Menggagas Pembaharuan Aturan Kepailitan
Kolom

Menggagas Pembaharuan Aturan Kepailitan

Perlu ada sinkronisasi dengan UU lain, sekaligus penegasan mengenai tugas dan peran kurator agar tidak tumpang tindih dengan profesi lainnya.

Bacaan 2 Menit
Menggagas Pembaharuan Aturan Kepailitan
Hukumonline

Perkara kepailitan dan Penundaan Kewajiban Pembayaran Utang (PKPU) di pengadilan niaga Indonesia terbilang sangat tinggi. Dalam tiga tahun terakhir, perkara kepailitan dan PKPU mengalami tren kenaikan yang signifikan dari tahun ke tahunnya. Pengadilan niaga Indonesia terdapat di lima kota besar yakni Jakarta, Semarang, Makasar, Medan dan Surabaya.

 

Berdasarkan data yang dipublikasikan melalui Sistem Informasi Penelusuran Perkara (SIPP) Mahkamah Agung menunjukkan bahwa tren kenaikan perkara kepailitan dan PKPU terjadi di semua pengadilan niaga di Indonesia dengan distribusi perkara terbanyak ada di pengadilan niaga Jakarta.
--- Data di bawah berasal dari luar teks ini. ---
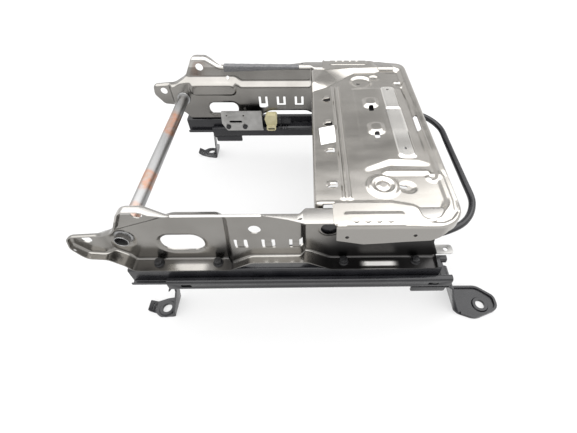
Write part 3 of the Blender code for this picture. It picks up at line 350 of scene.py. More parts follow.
def bumps(tree, shader, source, strength, height):
    """A fine relief from a texture."""
    bump = tree.nodes.new("ShaderNodeBump")
    bump.inputs["Strength"].default_value = strength
    bump.inputs["Distance"].default_value = height
    tree.links.new(source, bump.inputs["Height"])
    tree.links.new(bump.outputs["Normal"], shader.inputs["Normal"])


black_coat, tree, shader = surface("black_coat", (0.016, 0.016, 0.018), 0.3, 0.0)
shader.inputs["Specular IOR Level"].default_value = 0.42
mottled(tree, shader, 26, 4, (0.006, 0.006, 0.0075), (0.012, 0.012, 0.014))
uneven(tree, shader, 40, 3, 0.20, 0.30)
bumps(tree, shader, cloud(tree, 700, 2).outputs["Fac"], 0.05, 0.0002)

lower_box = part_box("lower_rail_right")
LOWER_REAR, LOWER_FRONT = lower_box[0].x, lower_box[1].x
RAIL_BOTTOM, LIP_TOP = lower_box[0].z, lower_box[1].z


def rail_bar(half_points, side, rear, front):
    """A rolled section along X, from the half at larger depth as (across, z, radius)."""
    other = [(-across, z, radius) for across, z, radius in reversed(half_points)]
    section = [(side * TRACK_DEPTH + across, z, radius) for across, z, radius in half_points + other]
    return slab(arcs(section, 4), 0, rear, front)


for side, word in SIDES.items():
    wall = LOWER_HALF - RAIL_SHEET
    lip = LIP_HALF + RAIL_SHEET
    channel = rail_bar([
        (LOWER_HALF, RAIL_BOTTOM, 0.0042),
        (LOWER_HALF, LIP_TOP, 0.0042),
        (LIP_HALF, LIP_TOP, 0.0036),
        (LIP_HALF, LIP_TOP - LIP_DROP, 0.0006),
        (lip, LIP_TOP - LIP_DROP, 0.0006),
        (lip, LIP_TOP - RAIL_SHEET, 0.0016),
        (wall, LIP_TOP - RAIL_SHEET, 0.0022),
        (wall, RAIL_BOTTOM + RAIL_SHEET, 0.0022),
    ], side, LOWER_REAR, LOWER_FRONT)
    rail = made(f"lower_channel_{word}", channel)
    notch_depth = side * (TRACK_DEPTH - (lip + wall) / 2)
    notches = slab(boxed(NOTCH_REAR, notch_depth, *NOTCH_SIZE, 0.001, 2), 2, LIP_TOP - 0.004, LIP_TOP + 0.004)
    first = notches.verts[:] + notches.edges[:] + notches.faces[:]
    for step in range(1, NOTCH_COUNT):
        copied = bmesh.ops.duplicate(notches, geom=first)["geom"]
        bmesh.ops.translate(notches, vec=(step * NOTCH_PITCH, 0, 0),
                            verts=[item for item in copied if isinstance(item, bmesh.types.BMVert)])
    cut_away(rail, notches)
    outer = side * (TRACK_DEPTH + LOWER_HALF)
    for x in (LOWER_REAR + WINDOW_INSET, LOWER_FRONT - WINDOW_INSET):
        window = boxed(x, RAIL_BOTTOM + WINDOW_RISE, *WINDOW_SIZE, 0.002, 3)
        cut_away(rail, slab(window, 1, outer - 0.004, outer + 0.004))
    finish_piece(rail, black_coat, f"lower_track_{word}", [f"lower_rail_{word}"], 0.0003)


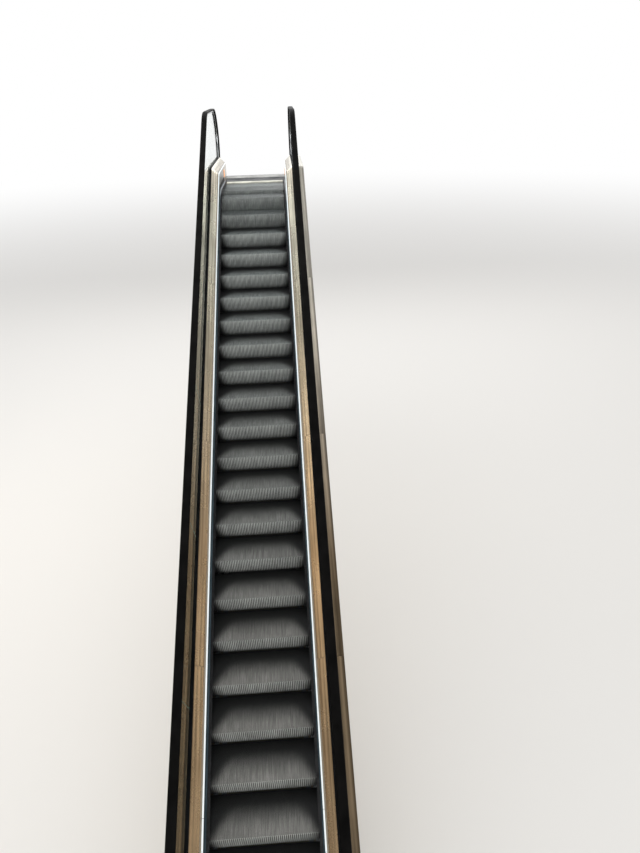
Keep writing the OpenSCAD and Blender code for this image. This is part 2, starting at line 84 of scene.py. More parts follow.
def row(x, y, z):
    """A point of the flight in the frame's own coordinates."""
    return Vector((x, y, z)) - SEAT


print("slope length", round(LENGTH, 3), "m")

# %% [markdown]
# The camera stands at the photograph's place. Its pose was solved from about sixty step edges, so a step of
# the model falls on the same step of the picture. The focal length follows from the picture's 853 pixel long
# side.

# %% Camera
FOCAL_PX, LONG_SIDE_PX, SENSOR_MM = 646.04, 853, 36
CAMERA_AT, CAMERA_SEES_TO = (0.40342, -12.39688, 1.62836), 300
pitch, yaw, roll = 0.492738, 0.048842, 0.028413
ahead = Vector((math.sin(yaw) * math.cos(pitch), math.cos(yaw) * math.cos(pitch), -math.sin(pitch)))
right = Vector((math.cos(yaw), -math.sin(yaw), 0))
down = ahead.cross(right)
cam_x = math.cos(roll) * right + math.sin(roll) * down
cam_y = math.sin(roll) * right - math.cos(roll) * down
camera = bpy.data.objects.new("camera", bpy.data.cameras.new("camera"))
bpy.context.scene.collection.objects.link(camera)
camera.matrix_world = Matrix.Translation(CAMERA_AT) @ Matrix((cam_x, cam_y, -ahead)).transposed().to_4x4()
camera.data.sensor_width = SENSOR_MM
camera.data.lens = FOCAL_PX / LONG_SIDE_PX * SENSOR_MM
camera.data.clip_end = CAMERA_SEES_TO
bpy.context.scene.camera = camera
bpy.context.scene.view_settings.view_transform = "Standard"
print("lens", round(camera.data.lens, 2), "mm")

# %% [markdown]
# Nodes are wired by small helpers, which shader trees and geometry trees share. The first sets an input that
# is given a value, and links one that is given a node or a socket. The others put in the few nodes that are
# needed again and again, and give back the socket that holds the result.

# %% Node helpers


def node(tree, kind, inputs=None, **settings):
    """Adds a node; inputs maps a socket's name or number to a value, a node or one of a node's outputs."""
    n = tree.nodes.new(kind)
    for key, value in settings.items():
        setattr(n, key, value)
    for key, value in (inputs or {}).items():
        if isinstance(value, bpy.types.Node):
            value = value.outputs[0]
        if isinstance(value, bpy.types.NodeSocket):
            tree.links.new(value, n.inputs[key])
        else:
            n.inputs[key].default_value = value
    return n


def calc(tree, operation, *values):
    """The result of a Math node."""
    return node(tree, "ShaderNodeMath", dict(enumerate(values)), operation=operation).outputs[0]


def span(tree, value, a, b, low=0.0, high=1.0, line="LINEAR"):
    """low at a, high at b, a line or curve between them, and level beyond both."""
    return node(tree, "ShaderNodeMapRange", {0: value, 1: a, 2: b, 3: low, 4: high},
                interpolation_type=line).outputs[0]


def band(tree, value, a, b, c, d):
    """1 between b and c, falling smoothly to 0 at a and d."""
    up = span(tree, value, a, b, line="SMOOTHSTEP")
    return calc(tree, "MULTIPLY", up, span(tree, value, c, d, 1.0, 0.0, line="SMOOTHSTEP"))


def mixed(tree, mask, first, second, kind="RGBA"):
    """first where the mask is 0 and second where it is 1; colours, or numbers if kind is FLOAT."""
    a, b, out = (6, 7, 2) if kind == "RGBA" else (2, 3, 0)
    return node(tree, "ShaderNodeMix", {0: mask, a: first, b: second}, data_type=kind).outputs[out]


def split(tree, vector):
    """X, Y and Z of a vector, each a socket."""
    return tuple(node(tree, "ShaderNodeSeparateXYZ", {0: vector}).outputs)


def together(tree, *values):
    """One vector from X, Y and, if it is given, Z."""
    return node(tree, "ShaderNodeCombineXYZ", dict(enumerate(values))).outputs[0]


def new_tree(name, kind, ins, outs=(("Geometry", "Geometry"),)):
    """A node group, and the sockets of both its ends by name; a number may carry its usual value."""
    tree = bpy.data.node_groups.new(name, kind)
    for label, socket, *usual in ins:
        s = tree.interface.new_socket(label, in_out="INPUT", socket_type="NodeSocket" + socket)
        if usual:
            s.default_value = usual[0]
    for label, socket in outs:
        tree.interface.new_socket(label, in_out="OUTPUT", socket_type="NodeSocket" + socket)
    return tree, tree.nodes.new("NodeGroupInput").outputs, tree.nodes.new("NodeGroupOutput").inputs


print("node helpers ready")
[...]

Hal ini dapat dipahami karena Jakarta selain merupakan ibu kota negara juga merupakan pusat dari semua kegiatan perekonomian.

 

Mengenai tren meningkatnya perkara kepailitan dan PKPU di seluruh pengadilan niaga di Indonesia ini menarik dianalisis. Hingga akhir semester I 2018 perkara kepailitan dan PKPU sebagaimana dipublikasikan dalam SIPP Mahkamah Agung adalah sejumlah 163 Perkara, pada periode yang sama tahun 2017 jumlah perkara di pengadilan niaga sejumlah 141 perkara dan tahun 2016 pada periode yang sama sejumlah 94 perkara. Data ini menunjukkan bahwa year on year jumlah perkara kepailitan dan PKPU di seluruh pengadilan niaga mengalami kenaikan signifikan dari tahun ke tahun.

 

Banyak kalangan menilai tingginya angka kepailitan dan PKPU ini sebagai dampak dari perlambatan ekonomi. Perlambatan ekonomi yang menyebabkan industri terpuruk telah terjadi beberapa tahun belakangan dan dampaknya semakin dirasakan dari tahun ke tahun. Hal ini terlihat dari distribusi perkara kepailitan dan PKPU yang hampir merata pada seluruh industri di seluruh pengadilan niaga. Persoalan esensial sebenarnya terkait hal ini adalah bukan terjadinya perlambatan ekonomi tetapi karena aturan hukum kepailitan di Indonesia perlu diperbaharui sehingga ada batasan untuk mengajukan pailit dan PKPU sehingga dengan demikian fokusnya adalah restrukturisasi hutang.

 

Arah Pembaharuan

Persoalan kepailitan dan PKPU diatur melalui Undang-Undang Nomor 37 tahun 2004 tentang Kepailitan dan Penundaan Kewajiban Pembayaran Utang. Aturan ini merupakan penyempurnaan dari Undang-Undang Nomor 4 tahun 1998 tentang Penetapan Peraturan Pemerintah Pengganti Undang-Undang Nomor 1 tahun 1998 tentang Kepailitan dan PKPU yang lahir pada masa krisis moneter tahun 1998.

 

Regulasi kepailitan dan PKPU mendesak untuk segera diperbaharui mengingat UU Kepailitan dan PKPU yang ada saat ini lebih teraplikasi untuk mengakhiri kegiatan usaha debitur ketimbang menyelematkan. Dalam Pasal 2 ayat (1) misalnya, hanya dipersyaratkan minimal memiliki dua kreditur dan salah satunya belum dibayar, sehingga jika syarat ini dipergunakan untuk mengajukan syarat pailit dan PKPU akan rawan dan potensial terjadinya pailit dan PKPU sebagaimana melonjaknya angka perkara kepailitan dan PKPU pada pengadilan niaga. Idealnya syarat pengajuan gugatan adalah dengan menggunakan minimum threshold persentase yakni misalnya diajukan oleh minimal 75 persen dari total jumlah kreditur yang telah jatuh tempo dan tidak dibayar.

 

Persoalan lainnya dalam UU Kepailitan dan PKPU adalah kreditur separatis yang berhak mempailitkan dan ikut dalam voting tanpa kehilangan hak atas agunannya. Persoalan kreditur separatis ini menimbulkan ketidakadilan mengingat hak kreditur telah dilindungi oleh agunan atas kekayaan debitur namun debitur tetap dipailitkan atas voting dari kreditur separatis tersebut.